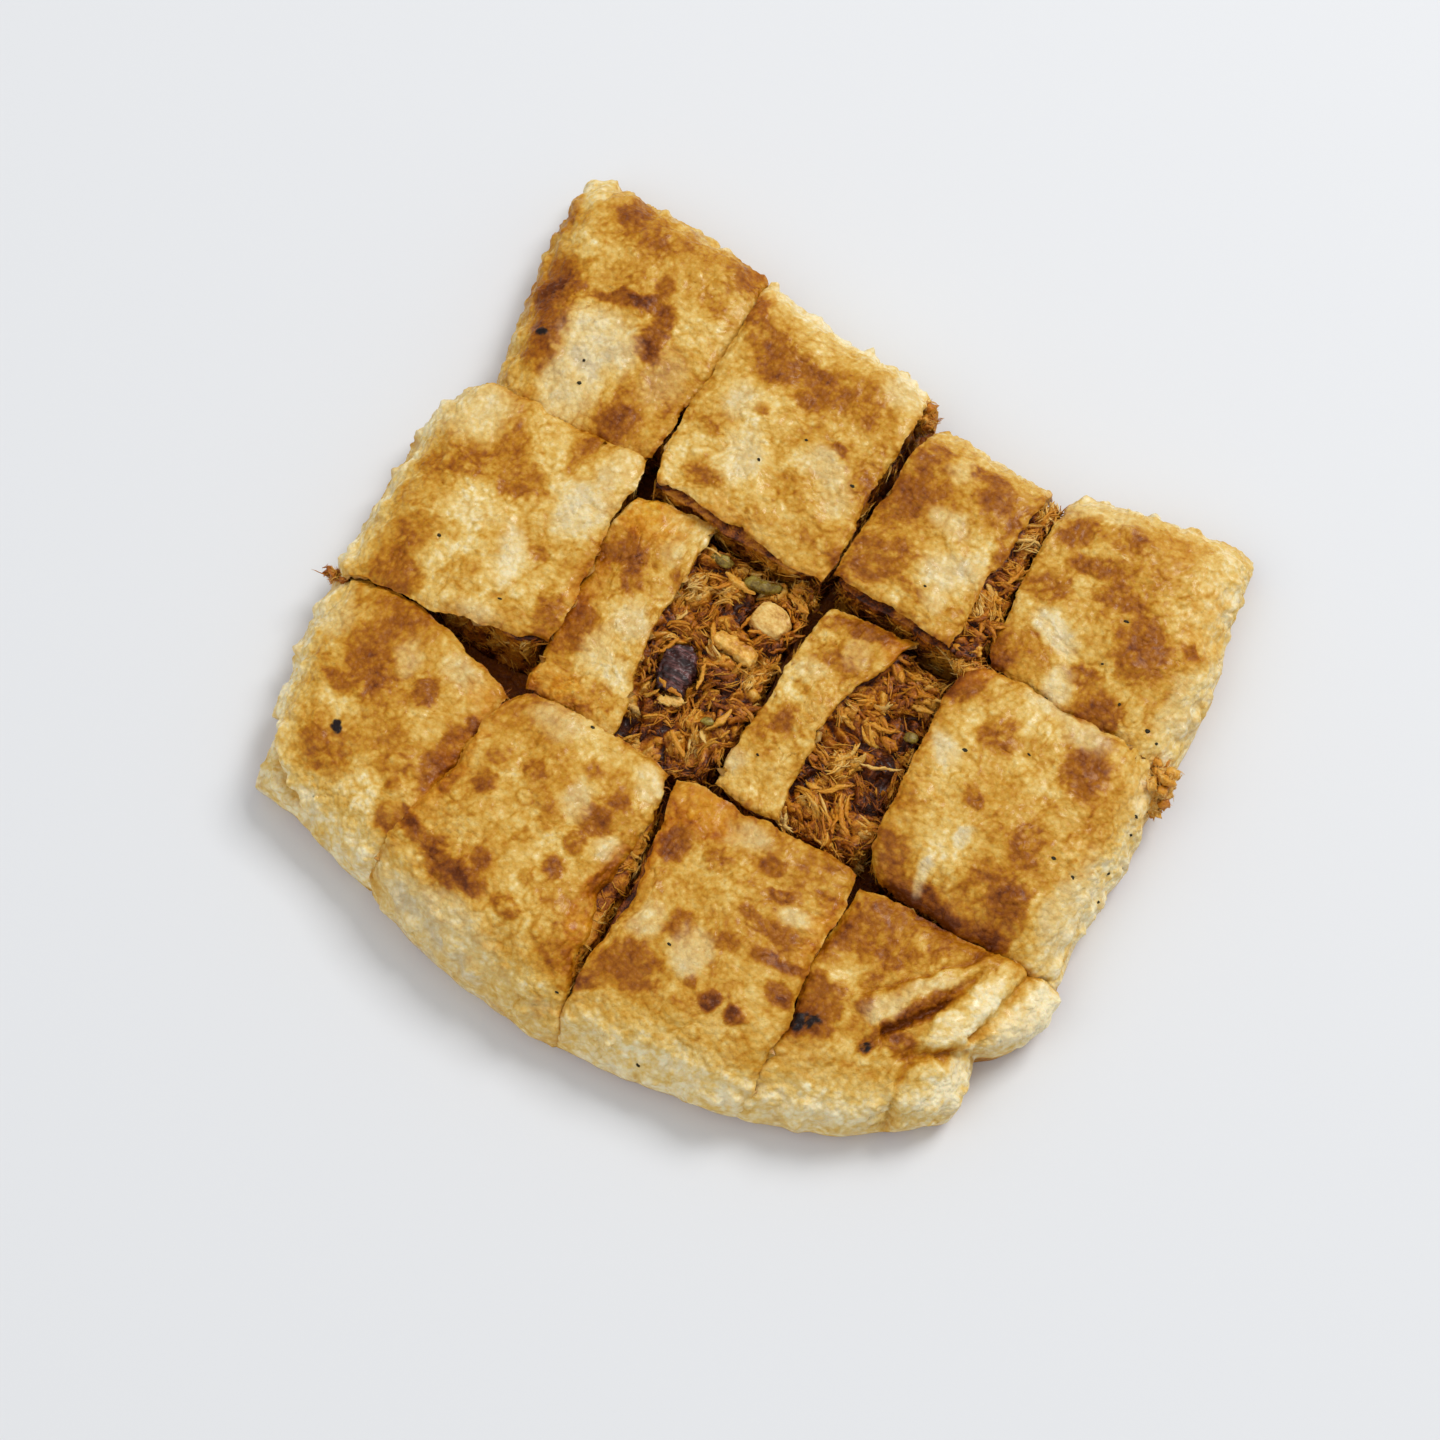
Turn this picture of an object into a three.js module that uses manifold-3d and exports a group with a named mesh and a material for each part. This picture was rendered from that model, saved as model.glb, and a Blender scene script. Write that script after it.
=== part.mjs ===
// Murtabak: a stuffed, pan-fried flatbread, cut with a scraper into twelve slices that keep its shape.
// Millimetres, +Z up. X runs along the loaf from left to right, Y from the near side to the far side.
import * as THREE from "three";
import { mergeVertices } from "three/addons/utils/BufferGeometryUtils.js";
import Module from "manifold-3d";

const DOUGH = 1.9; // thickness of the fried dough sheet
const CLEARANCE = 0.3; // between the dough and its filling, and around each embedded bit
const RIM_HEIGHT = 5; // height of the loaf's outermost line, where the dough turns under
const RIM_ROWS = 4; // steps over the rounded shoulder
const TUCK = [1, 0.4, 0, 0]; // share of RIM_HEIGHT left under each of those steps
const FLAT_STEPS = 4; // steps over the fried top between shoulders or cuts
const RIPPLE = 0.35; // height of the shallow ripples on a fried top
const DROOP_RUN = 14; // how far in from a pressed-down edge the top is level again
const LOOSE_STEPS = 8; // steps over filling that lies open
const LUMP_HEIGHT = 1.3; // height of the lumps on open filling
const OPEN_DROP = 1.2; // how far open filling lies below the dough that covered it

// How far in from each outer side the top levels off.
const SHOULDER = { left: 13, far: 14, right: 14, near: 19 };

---

• WHAT THE TASK ASKS
Exactly as they stand, set down the lines from the top of the data through the line with "const OPEN_DROP = 1.2;".

• RESULT OF THIS EXERCISE
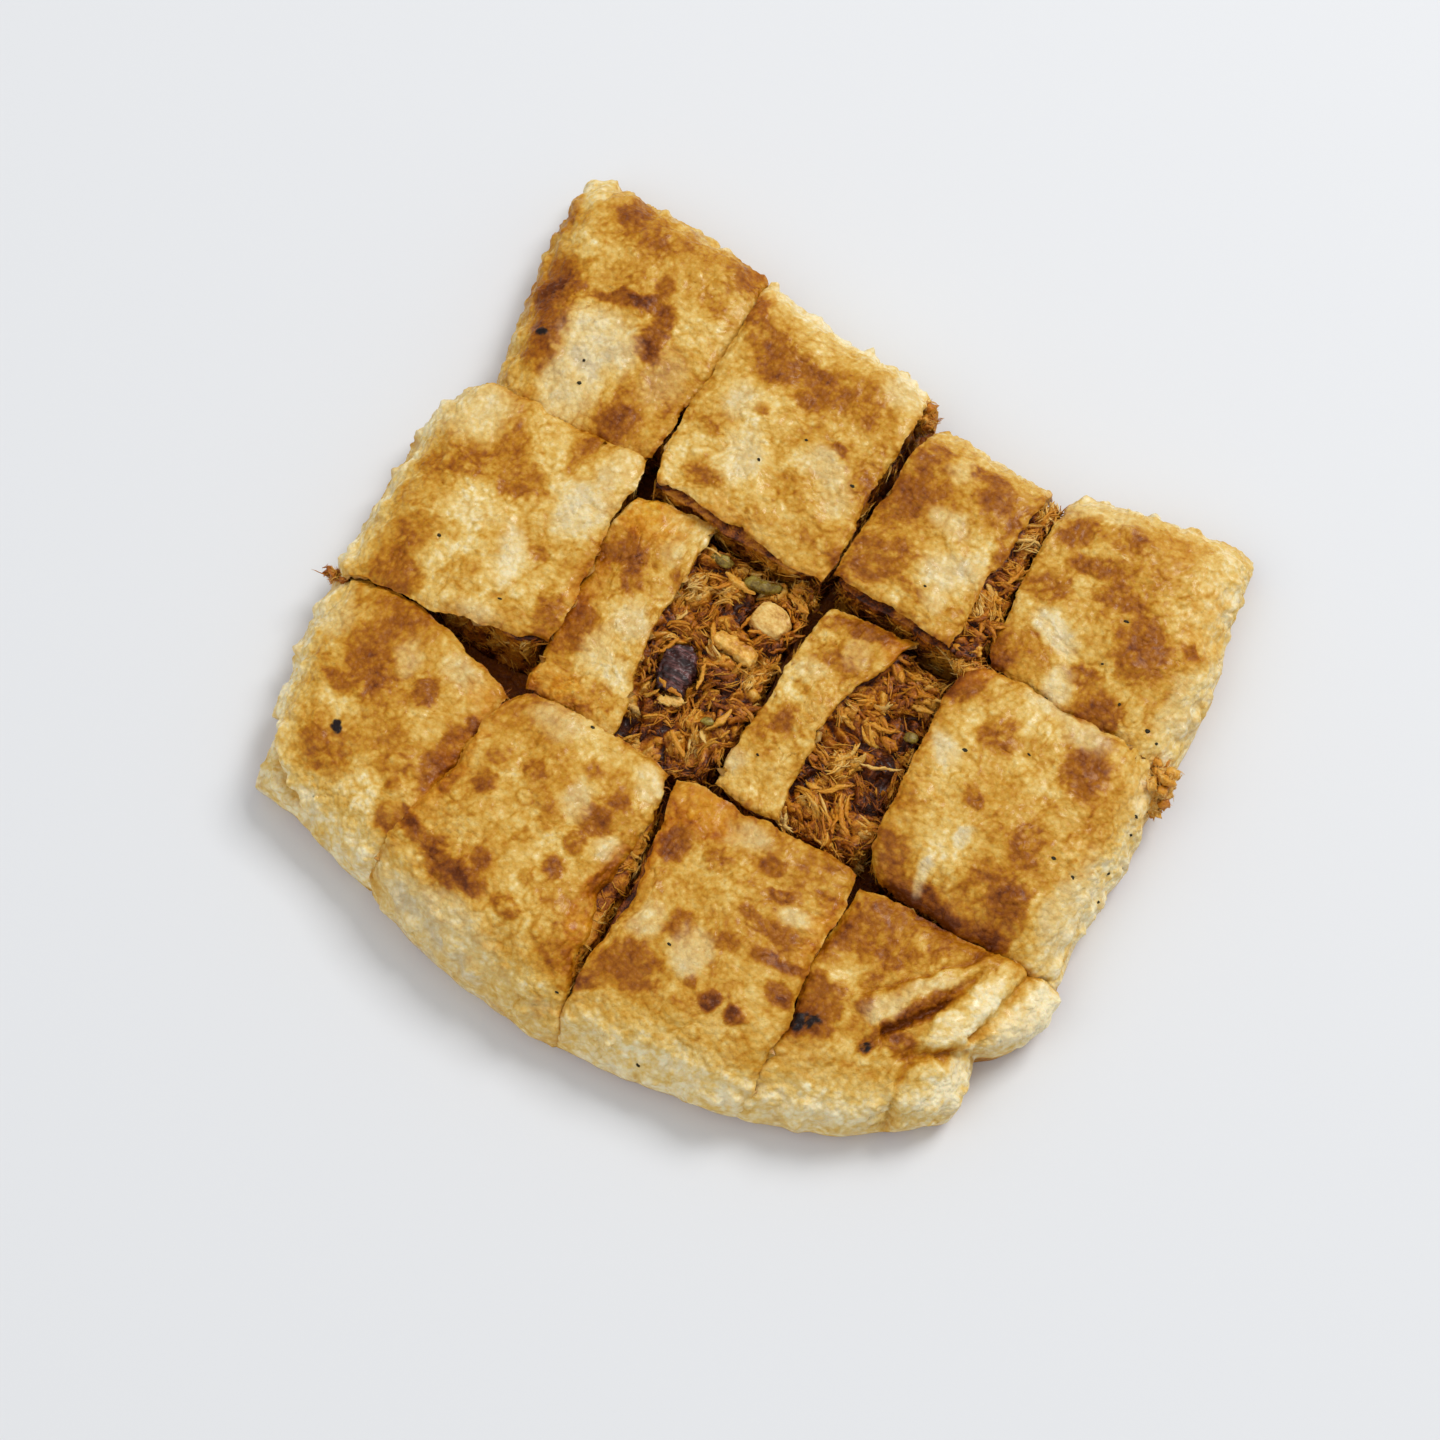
Turn this picture of an object into a three.js module that uses manifold-3d and exports a group with a named mesh and a material for each part. This picture was rendered from that model, saved as model.glb, and a Blender scene script. Write that script after it.
=== part.mjs ===
// Murtabak: a stuffed, pan-fried flatbread, cut with a scraper into twelve slices that keep its shape.
// Millimetres, +Z up. X runs along the loaf from left to right, Y from the near side to the far side.
import * as THREE from "three";
import { mergeVertices } from "three/addons/utils/BufferGeometryUtils.js";
import Module from "manifold-3d";

const DOUGH = 1.9; // thickness of the fried dough sheet
const CLEARANCE = 0.3; // between the dough and its filling, and around each embedded bit
const RIM_HEIGHT = 5; // height of the loaf's outermost line, where the dough turns under
const RIM_ROWS = 4; // steps over the rounded shoulder
const TUCK = [1, 0.4, 0, 0]; // share of RIM_HEIGHT left under each of those steps
const FLAT_STEPS = 4; // steps over the fried top between shoulders or cuts
const RIPPLE = 0.35; // height of the shallow ripples on a fried top
const DROOP_RUN = 14; // how far in from a pressed-down edge the top is level again
const LOOSE_STEPS = 8; // steps over filling that lies open
const LUMP_HEIGHT = 1.3; // height of the lumps on open filling
const OPEN_DROP = 1.2; // how far open filling lies below the dough that covered it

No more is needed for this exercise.